America has the huge stock of Nuclear waste in its homeland which needs to be safely destroyed. The nuclear waste is so huge it can take years and still not end. What government has been doing in this regard and what are the scientific options, let's explore.

World War II was still being fought in the Pacific during the first week of August 1945, a time when my father and I were vacationing in Atlantic City, New Jersey, eating soft-shell crabs and lazing by the ocean. In a games arcade I fed nickels to a toy machine gun and fired at Japanese Zero fighters flitting across a screen. On the boardwalk, rifles shouldered, platoons of United States soldiers marched and sang:

The Stars and Stripes will fly over Tokyo,
Fly over Tokyo, fly over Tokyo,
The Stars and Stripes will fly over Tokyo,
When the 991st gets there. . . .

One morning my dad showed me a newspaper with red headlines that said a huge bomb had been dropped on Hiroshima, Japan. Three days later another bomb was dropped on Nagasaki, and Japan surrendered. The bombs were so big that the boys of the 991st wouldn’t have to go to Tokyo after all.

HYSTERIA:

By the mid-1960s, the height of the Cold War, the U.S. had stockpiled around 32,000 nuclear warheads, as well as mountains of radioactive garbage from the production of plutonium for these weapons. Just one kilogram, or 2.2 pounds, of plutonium required around a thousand tons of uranium ore. Generated from uranium bombarded by neutrons in a nuclear reactor, the plutonium was later separated from the uranium in hellish baths of acids and solvents still awaiting disposal.

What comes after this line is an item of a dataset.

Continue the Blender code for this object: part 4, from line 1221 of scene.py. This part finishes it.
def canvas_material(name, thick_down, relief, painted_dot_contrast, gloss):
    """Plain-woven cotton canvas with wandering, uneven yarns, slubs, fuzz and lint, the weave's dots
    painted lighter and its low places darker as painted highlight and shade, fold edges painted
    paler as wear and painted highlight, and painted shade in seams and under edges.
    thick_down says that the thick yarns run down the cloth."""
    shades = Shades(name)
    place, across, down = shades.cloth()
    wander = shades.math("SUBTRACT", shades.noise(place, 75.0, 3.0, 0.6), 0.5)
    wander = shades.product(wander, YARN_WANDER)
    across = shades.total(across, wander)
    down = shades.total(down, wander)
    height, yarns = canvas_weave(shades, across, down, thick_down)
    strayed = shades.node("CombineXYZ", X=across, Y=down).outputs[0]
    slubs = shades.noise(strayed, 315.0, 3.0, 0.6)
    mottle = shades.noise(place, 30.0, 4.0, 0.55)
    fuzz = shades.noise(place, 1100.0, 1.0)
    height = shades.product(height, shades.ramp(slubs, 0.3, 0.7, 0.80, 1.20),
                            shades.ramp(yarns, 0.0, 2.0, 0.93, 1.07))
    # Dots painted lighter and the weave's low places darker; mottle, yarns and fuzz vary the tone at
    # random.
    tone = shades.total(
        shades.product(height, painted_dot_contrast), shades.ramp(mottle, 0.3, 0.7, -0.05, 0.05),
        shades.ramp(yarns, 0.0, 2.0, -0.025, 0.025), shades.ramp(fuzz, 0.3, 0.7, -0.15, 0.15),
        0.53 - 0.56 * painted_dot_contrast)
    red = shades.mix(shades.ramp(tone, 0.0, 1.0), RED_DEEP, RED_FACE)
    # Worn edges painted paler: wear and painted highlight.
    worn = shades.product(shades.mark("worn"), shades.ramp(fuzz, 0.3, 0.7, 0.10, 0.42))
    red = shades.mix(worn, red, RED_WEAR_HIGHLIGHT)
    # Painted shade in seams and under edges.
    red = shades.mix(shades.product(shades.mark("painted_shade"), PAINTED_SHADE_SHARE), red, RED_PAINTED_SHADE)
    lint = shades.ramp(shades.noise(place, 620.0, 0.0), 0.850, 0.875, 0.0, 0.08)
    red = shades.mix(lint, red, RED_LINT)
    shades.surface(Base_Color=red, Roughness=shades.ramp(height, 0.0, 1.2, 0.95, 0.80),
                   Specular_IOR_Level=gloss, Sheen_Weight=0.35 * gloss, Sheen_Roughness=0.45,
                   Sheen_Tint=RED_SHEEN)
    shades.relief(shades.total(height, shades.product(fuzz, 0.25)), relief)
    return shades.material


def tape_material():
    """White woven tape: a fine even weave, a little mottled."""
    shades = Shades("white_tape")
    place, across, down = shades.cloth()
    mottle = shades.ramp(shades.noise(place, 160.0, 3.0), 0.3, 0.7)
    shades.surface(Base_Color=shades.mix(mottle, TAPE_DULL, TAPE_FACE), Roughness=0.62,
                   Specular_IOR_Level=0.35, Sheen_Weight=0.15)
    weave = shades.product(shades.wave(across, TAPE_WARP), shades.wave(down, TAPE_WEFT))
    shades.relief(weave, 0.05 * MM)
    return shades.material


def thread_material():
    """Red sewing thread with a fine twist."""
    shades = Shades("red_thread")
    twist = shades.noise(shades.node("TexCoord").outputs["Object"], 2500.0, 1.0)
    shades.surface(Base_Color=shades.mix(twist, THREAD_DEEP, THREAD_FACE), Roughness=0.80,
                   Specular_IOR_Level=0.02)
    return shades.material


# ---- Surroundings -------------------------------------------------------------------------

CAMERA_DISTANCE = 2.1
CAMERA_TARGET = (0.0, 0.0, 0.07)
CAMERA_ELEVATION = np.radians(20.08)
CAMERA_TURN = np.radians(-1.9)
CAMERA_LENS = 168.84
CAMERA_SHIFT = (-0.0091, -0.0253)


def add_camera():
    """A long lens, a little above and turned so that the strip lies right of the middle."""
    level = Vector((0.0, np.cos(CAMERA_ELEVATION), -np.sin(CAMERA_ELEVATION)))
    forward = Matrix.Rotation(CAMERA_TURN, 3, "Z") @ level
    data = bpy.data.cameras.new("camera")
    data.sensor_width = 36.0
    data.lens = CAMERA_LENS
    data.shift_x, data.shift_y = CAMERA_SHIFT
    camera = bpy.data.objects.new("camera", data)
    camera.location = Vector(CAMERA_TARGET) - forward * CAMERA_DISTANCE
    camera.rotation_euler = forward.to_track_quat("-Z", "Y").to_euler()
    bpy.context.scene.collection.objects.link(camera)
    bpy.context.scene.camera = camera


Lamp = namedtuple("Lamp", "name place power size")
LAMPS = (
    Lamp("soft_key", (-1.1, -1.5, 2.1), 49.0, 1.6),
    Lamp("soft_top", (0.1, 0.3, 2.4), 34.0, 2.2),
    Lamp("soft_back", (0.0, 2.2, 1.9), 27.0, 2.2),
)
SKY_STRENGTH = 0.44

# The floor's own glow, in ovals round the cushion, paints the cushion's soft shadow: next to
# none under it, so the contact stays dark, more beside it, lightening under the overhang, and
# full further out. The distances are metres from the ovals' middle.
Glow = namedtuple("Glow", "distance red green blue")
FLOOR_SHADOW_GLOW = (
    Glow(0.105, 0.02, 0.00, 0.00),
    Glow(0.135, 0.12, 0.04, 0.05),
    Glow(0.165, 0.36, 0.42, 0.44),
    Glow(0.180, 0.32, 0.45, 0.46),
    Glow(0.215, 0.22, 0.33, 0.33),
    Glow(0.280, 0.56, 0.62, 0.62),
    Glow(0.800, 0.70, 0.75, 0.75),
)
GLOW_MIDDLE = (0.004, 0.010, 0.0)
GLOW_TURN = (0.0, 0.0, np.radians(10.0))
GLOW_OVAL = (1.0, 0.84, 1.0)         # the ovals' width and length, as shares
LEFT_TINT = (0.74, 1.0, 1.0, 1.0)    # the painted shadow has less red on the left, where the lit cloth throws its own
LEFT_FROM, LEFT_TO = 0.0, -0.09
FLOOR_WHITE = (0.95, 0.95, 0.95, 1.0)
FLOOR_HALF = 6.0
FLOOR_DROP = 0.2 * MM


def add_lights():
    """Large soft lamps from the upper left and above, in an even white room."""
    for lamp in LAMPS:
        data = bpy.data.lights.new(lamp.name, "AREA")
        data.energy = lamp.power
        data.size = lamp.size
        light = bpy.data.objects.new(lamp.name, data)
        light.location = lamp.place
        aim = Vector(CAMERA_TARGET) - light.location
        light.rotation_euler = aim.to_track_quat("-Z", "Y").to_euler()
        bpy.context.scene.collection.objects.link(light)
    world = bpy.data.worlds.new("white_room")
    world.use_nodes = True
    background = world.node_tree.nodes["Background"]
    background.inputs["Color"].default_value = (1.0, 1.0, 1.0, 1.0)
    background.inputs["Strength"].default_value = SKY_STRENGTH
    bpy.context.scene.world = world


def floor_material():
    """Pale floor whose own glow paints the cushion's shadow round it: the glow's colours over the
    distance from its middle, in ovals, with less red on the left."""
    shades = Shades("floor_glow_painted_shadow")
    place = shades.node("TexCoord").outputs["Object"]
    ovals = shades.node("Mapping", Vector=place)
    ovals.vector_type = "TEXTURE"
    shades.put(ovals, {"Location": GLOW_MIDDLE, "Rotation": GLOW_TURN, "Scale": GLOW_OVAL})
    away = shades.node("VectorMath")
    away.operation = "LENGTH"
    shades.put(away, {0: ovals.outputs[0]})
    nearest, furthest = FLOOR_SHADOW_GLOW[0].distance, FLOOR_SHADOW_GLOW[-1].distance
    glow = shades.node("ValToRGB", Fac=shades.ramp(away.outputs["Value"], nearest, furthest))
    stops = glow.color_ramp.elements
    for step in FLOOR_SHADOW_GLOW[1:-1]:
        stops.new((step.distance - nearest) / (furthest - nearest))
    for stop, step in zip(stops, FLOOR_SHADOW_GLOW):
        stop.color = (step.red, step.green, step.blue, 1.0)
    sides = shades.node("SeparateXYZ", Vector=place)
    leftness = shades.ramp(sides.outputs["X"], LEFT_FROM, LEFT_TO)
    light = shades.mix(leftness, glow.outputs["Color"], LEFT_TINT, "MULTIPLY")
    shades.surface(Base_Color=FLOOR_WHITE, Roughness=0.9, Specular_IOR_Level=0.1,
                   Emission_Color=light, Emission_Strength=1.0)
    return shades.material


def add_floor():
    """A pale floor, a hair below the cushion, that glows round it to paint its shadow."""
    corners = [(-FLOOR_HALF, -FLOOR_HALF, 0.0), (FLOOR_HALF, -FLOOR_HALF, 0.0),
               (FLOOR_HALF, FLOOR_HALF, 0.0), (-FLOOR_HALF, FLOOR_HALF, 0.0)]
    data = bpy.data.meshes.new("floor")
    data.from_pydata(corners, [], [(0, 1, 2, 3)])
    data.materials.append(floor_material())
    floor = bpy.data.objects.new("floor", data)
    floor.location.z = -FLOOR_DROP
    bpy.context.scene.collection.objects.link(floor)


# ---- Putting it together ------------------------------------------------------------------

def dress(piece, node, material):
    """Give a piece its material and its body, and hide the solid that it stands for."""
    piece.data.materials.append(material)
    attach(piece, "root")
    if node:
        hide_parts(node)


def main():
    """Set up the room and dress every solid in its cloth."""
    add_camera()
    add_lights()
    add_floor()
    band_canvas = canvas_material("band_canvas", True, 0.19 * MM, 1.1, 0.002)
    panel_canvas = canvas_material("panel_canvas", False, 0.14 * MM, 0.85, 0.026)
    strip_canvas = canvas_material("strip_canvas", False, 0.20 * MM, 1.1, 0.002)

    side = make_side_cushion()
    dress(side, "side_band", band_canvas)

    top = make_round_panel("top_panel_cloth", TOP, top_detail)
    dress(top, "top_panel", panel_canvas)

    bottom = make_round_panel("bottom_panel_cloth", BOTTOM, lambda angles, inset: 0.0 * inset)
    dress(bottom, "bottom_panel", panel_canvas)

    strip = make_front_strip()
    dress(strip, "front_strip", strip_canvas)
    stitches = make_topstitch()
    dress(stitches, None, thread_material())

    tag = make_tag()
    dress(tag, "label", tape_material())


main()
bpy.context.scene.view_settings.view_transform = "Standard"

A long deferred cleanup is now under way at 114 of the America’s nuclear facilities, which encompass an acreage equivalent to Rhode Island and Delaware combined. Many smaller sites, the easy ones, have been cleansed, but the big challenges remain. What’s to be done with 52,000 tons (47,000 metric tons) of dangerously radioactive spent fuel from commercial and defense nuclear reactors? With 91 million gallons (345 million liters) of high-level waste left over from plutonium processing, scores of tons of plutonium, more than half a million tons of depleted uranium, millions of cubic feet of contaminated tools, metal scraps, clothing, oils, solvents, and other waste? And with some 265 million tons (240 million metric tons) of tailings from milling uranium ore less than half stabilized littering landscapes?

HOW MUCH WASTE?

For an idea of scale: Load those tailings into railroad hopper cars, then pour the 91 million gallons of waste into tank cars, and you would have a mythical train that would reach around the equator and then some.

GOVERNMENT's PLANS:

In a decade, real trains and trucks carrying high-level waste may head to Yucca Mountain, Nevada, the government's choice and a controversial one, for a permanent repository. In addition to storing the waste, contaminated soil and groundwater must be treated and stabilized, nuclear reactors decommissioned, buildings demolished, some buried waste exhumed, sorted, and buried again because it wasn't buried right in the first place. The bill for all this will be staggering-perhaps 400 billion dollars over 75 years.